Drafting Tips and Best Practices
When drafting a severability clause, clarity and precision are essential. Consider the following best practices:
- Be explicit about intent: Clearly state that the contract should remain valid even if part of it is unenforceable.
- Use jurisdiction-appropriate language: Laws governing severability can vary by state or country, so ensure the language aligns with applicable legal standards.
- Address essential terms: Note that clauses fundamental to the contract’s purpose (e.g., payment terms or essential obligations) may not be severable.
- Include modification language: Allow for reasonable modifications of invalid provisions so they reflect the parties’ original intent while remaining enforceable.
By following these drafting guidelines, parties can reduce the risk of unintended contract termination and improve the likelihood that their agreement will withstand judicial scrutiny.
Real-World Applications and Use Cases
Severability clauses are standard in many types of agreements, from commercial contracts and employment agreements to real estate leases and service contracts. They are especially vital when contracts contain complex terms—such as restrictive covenants, arbitration agreements, or intellectual property provisions—that might be challenged in court.
For example, if a noncompete clause in an employment agreement is deemed overly broad and unenforceable, a severability clause allows the rest of the contract—such as confidentiality obligations and compensation terms—to remain valid. Similarly, if a single provision in a merger agreement conflicts with regulatory requirements, the remainder of the deal can proceed as planned without renegotiating the entire agreement.
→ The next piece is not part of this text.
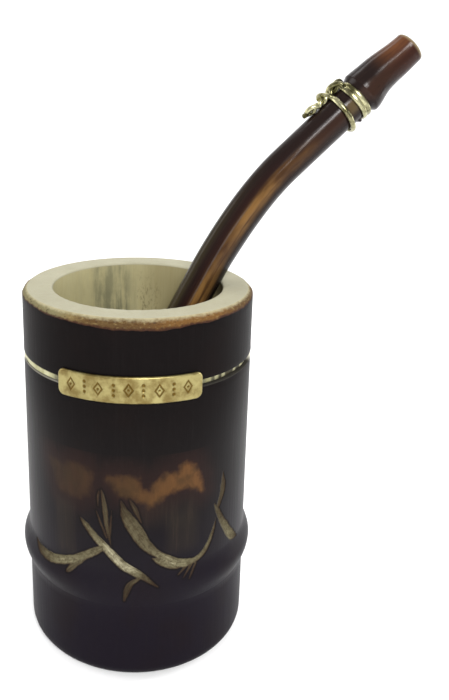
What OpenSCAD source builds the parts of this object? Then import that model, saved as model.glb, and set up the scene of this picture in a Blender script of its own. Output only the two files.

Frequently Asked Questions
-
What is the main purpose of a severability clause?
It ensures that if one part of a contract is invalid or unenforceable, the rest of the agreement remains binding and enforceable. -
Can a severability clause save a contract if an essential term is invalid?
Not always. If the invalid term is fundamental to the contract’s purpose, the entire agreement may still be void. -
Do all contracts require a severability clause?
While not legally required, including one is strongly recommended because it protects the contract’s enforceability and reduces legal risk. -
Can a court modify an unenforceable clause?
Yes, if the severability clause includes reformation language, courts can sometimes modify invalid terms to align with the parties’ intent. -
Where is a severability clause usually found in a contract?
It’s typically located toward the end of the agreement alongside other boilerplate provisions, such as governing law and dispute resolution clauses.